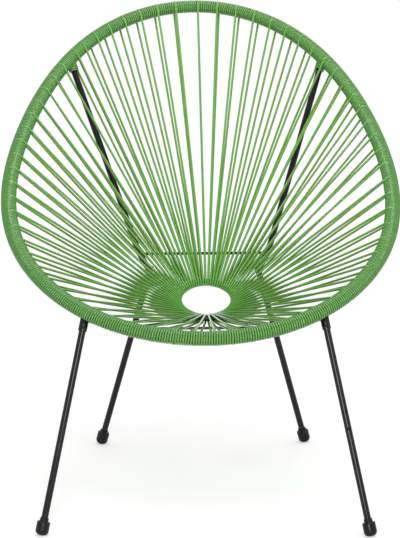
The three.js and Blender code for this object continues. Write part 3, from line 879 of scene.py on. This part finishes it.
for side, word in ((-1, "left"), (1, "right")):
    top, bottom = frontTop(side), frontFoot(side)
    legTop = toward(top, bottom, hoop["inPlane"] + steel["sleeveLegGap"])
    legLine = straightLine(legTop, legBottom(bottom, top))
    leg = steelBar("frontLeg_" + word, legLine, steel["leg"], "front_leg_" + word)
    if side == 1:
        holeMouth = toward(top, bottom, steel["holeDistance"]) + vec(0, -steel["leg"], 0)
        drillLeg(leg, holeMouth, (0, -1, 0))
    bend, back = knee(side), rearFoot(side)
    rearLine = straightLine(toward(bend, back, -steel["kneeStandOut"]), legBottom(back, bend))
    steelBar("rearLeg_" + word, rearLine, steel["leg"], "rear_leg_" + word)
    stayLine = bentLine([hoopJoint(cord["stayPhase"], side), stayBend(side), bend], steel["bendLength"])
    steelBar("backStay_" + word, stayLine, steel["leg"], "back_stay_" + word)
    turnSleeve("frontSleeve_" + word, side, "front_sleeve_" + word)
    mouldFoot("frontFoot_" + word, bottom, top, "front_foot_" + word)
    mouldFoot("rearFoot_" + word, back, bend, "rear_foot_" + word)
print("legs, stays, sleeves and feet made")

# thin rods between the stays and between the rear legs, and the bent brace to the front sleeves
rods = dict(
    upperBendShare=0.6, lowerDrop=121.0, inset=4.5,
    sleeveDrop=15.0, sleeveInset=6.6, braceLegDrop=115.0, braceRise=15.6, braceBend=30.0,
)


def upperRodEnd(side):
    corner = stayBend(side)
    before = toward(corner, hoopJoint(cord["stayPhase"], side), steel["bendLength"])
    after = toward(corner, knee(side), steel["bendLength"])
    return bendPoint(before, corner, after, rods["upperBendShare"])


def rearLegPoint(side, drop):
    return knee(side) + (rearFoot(side) - knee(side)) * drop / kneeHeight


def straightRod(name, left, right, node):
    line = straightLine(toward(left, right, rods["inset"]), toward(right, left, rods["inset"]))
    steelBar(name, line, steel["rod"], node)


def bendBrace():
    lean = math.atan2(steel["rearFootBack"], kneeHeight)
    standOff = (steel["leg"] + steel["rod"] + cord["gap"]) / math.cos(lean)
    left, right = (rearLegPoint(side, rods["braceLegDrop"]) + vec(0, -standOff, 0) for side in (-1, 1))
    crown = (left + right) / 2 + vec(0, 0, rods["braceRise"])
    leftEnd, rightEnd = (toward(frontTop(side), frontFoot(side), rods["sleeveDrop"]) for side in (-1, 1))
    leftEnd = toward(leftEnd, left, rods["sleeveInset"])
    rightEnd = toward(rightEnd, right, rods["sleeveInset"])
    braceLine = bentLine([leftEnd, left, crown, right, rightEnd], rods["braceBend"])
    steelBar("bentBrace", braceLine, steel["rod"], "brace_bent")


straightRod("upperRod", upperRodEnd(-1), upperRodEnd(1), "rod_upper")
straightRod("lowerRod", *(rearLegPoint(side, rods["lowerDrop"]) for side in (-1, 1)), "rod_lower")
bendBrace()


# the small centre ring, and the hoop's own oval tube under its winding
def rollRing():
    angles = np.arange(ring["pointsRound"]) / ring["pointsRound"] * 2 * math.pi
    frames = [ringFrame(angle) for angle in angles]
    points, normals = [f[0] for f in frames], [f[2] for f in frames]
    run = dict(points=points, normals=normals, radius=ring["tube"], closed=True)
    sweep([run], ring["sides"], "centreRing", [blackSteel], ["centre_ring"])


def rollHoop():
    point, tangent, outward = hoopFrame(np.arange(hoop["pointsRound"]) / hoop["pointsRound"] * hoopLength)
    run = dict(points=point, normals=outward, radius=hoop["across"], closed=True,
               flat=hoop["inPlane"] / hoop["across"])
    sweep([run], hoop["sides"], "hoopTube", [blackSteel], ["rim_hoop"])


rollRing()
rollHoop()
print("rods, brace, ring and hoop made")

▶ _Work to do_
Please repeat the material above, word for word and in full.

▶ _Response to this exercise_
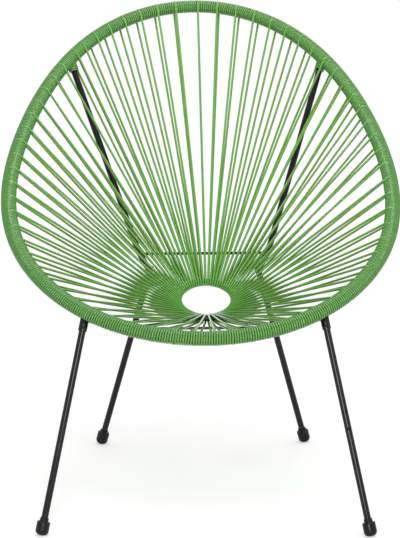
The three.js and Blender code for this object continues. Write part 3, from line 879 of scene.py on. This part finishes it.
for side, word in ((-1, "left"), (1, "right")):
    top, bottom = frontTop(side), frontFoot(side)
    legTop = toward(top, bottom, hoop["inPlane"] + steel["sleeveLegGap"])
    legLine = straightLine(legTop, legBottom(bottom, top))
    leg = steelBar("frontLeg_" + word, legLine, steel["leg"], "front_leg_" + word)
    if side == 1:
        holeMouth = toward(top, bottom, steel["holeDistance"]) + vec(0, -steel["leg"], 0)
        drillLeg(leg, holeMouth, (0, -1, 0))
    bend, back = knee(side), rearFoot(side)
    rearLine = straightLine(toward(bend, back, -steel["kneeStandOut"]), legBottom(back, bend))
    steelBar("rearLeg_" + word, rearLine, steel["leg"], "rear_leg_" + word)
    stayLine = bentLine([hoopJoint(cord["stayPhase"], side), stayBend(side), bend], steel["bendLength"])
    steelBar("backStay_" + word, stayLine, steel["leg"], "back_stay_" + word)
    turnSleeve("frontSleeve_" + word, side, "front_sleeve_" + word)
    mouldFoot("frontFoot_" + word, bottom, top, "front_foot_" + word)
    mouldFoot("rearFoot_" + word, back, bend, "rear_foot_" + word)
print("legs, stays, sleeves and feet made")

# thin rods between the stays and between the rear legs, and the bent brace to the front sleeves
rods = dict(
    upperBendShare=0.6, lowerDrop=121.0, inset=4.5,
    sleeveDrop=15.0, sleeveInset=6.6, braceLegDrop=115.0, braceRise=15.6, braceBend=30.0,
)


def upperRodEnd(side):
    corner = stayBend(side)
    before = toward(corner, hoopJoint(cord["stayPhase"], side), steel["bendLength"])
    after = toward(corner, knee(side), steel["bendLength"])
    return bendPoint(before, corner, after, rods["upperBendShare"])


def rearLegPoint(side, drop):
    return knee(side) + (rearFoot(side) - knee(side)) * drop / kneeHeight


def straightRod(name, left, right, node):
    line = straightLine(toward(left, right, rods["inset"]), toward(right, left, rods["inset"]))
    steelBar(name, line, steel["rod"], node)


def bendBrace():
    lean = math.atan2(steel["rearFootBack"], kneeHeight)
    standOff = (steel["leg"] + steel["rod"] + cord["gap"]) / math.cos(lean)
    left, right = (rearLegPoint(side, rods["braceLegDrop"]) + vec(0, -standOff, 0) for side in (-1, 1))
    crown = (left + right) / 2 + vec(0, 0, rods["braceRise"])
    leftEnd, rightEnd = (toward(frontTop(side), frontFoot(side), rods["sleeveDrop"]) for side in (-1, 1))
    leftEnd = toward(leftEnd, left, rods["sleeveInset"])
    rightEnd = toward(rightEnd, right, rods["sleeveInset"])
    braceLine = bentLine([leftEnd, left, crown, right, rightEnd], rods["braceBend"])
    steelBar("bentBrace", braceLine, steel["rod"], "brace_bent")


straightRod("upperRod", upperRodEnd(-1), upperRodEnd(1), "rod_upper")
straightRod("lowerRod", *(rearLegPoint(side, rods["lowerDrop"]) for side in (-1, 1)), "rod_lower")
bendBrace()


# the small centre ring, and the hoop's own oval tube under its winding
def rollRing():
    angles = np.arange(ring["pointsRound"]) / ring["pointsRound"] * 2 * math.pi
    frames = [ringFrame(angle) for angle in angles]
    points, normals = [f[0] for f in frames], [f[2] for f in frames]
    run = dict(points=points, normals=normals, radius=ring["tube"], closed=True)
    sweep([run], ring["sides"], "centreRing", [blackSteel], ["centre_ring"])


def rollHoop():
    point, tangent, outward = hoopFrame(np.arange(hoop["pointsRound"]) / hoop["pointsRound"] * hoopLength)
    run = dict(points=point, normals=outward, radius=hoop["across"], closed=True,
               flat=hoop["inPlane"] / hoop["across"])
    sweep([run], hoop["sides"], "hoopTube", [blackSteel], ["rim_hoop"])


rollRing()
rollHoop()
print("rods, brace, ring and hoop made")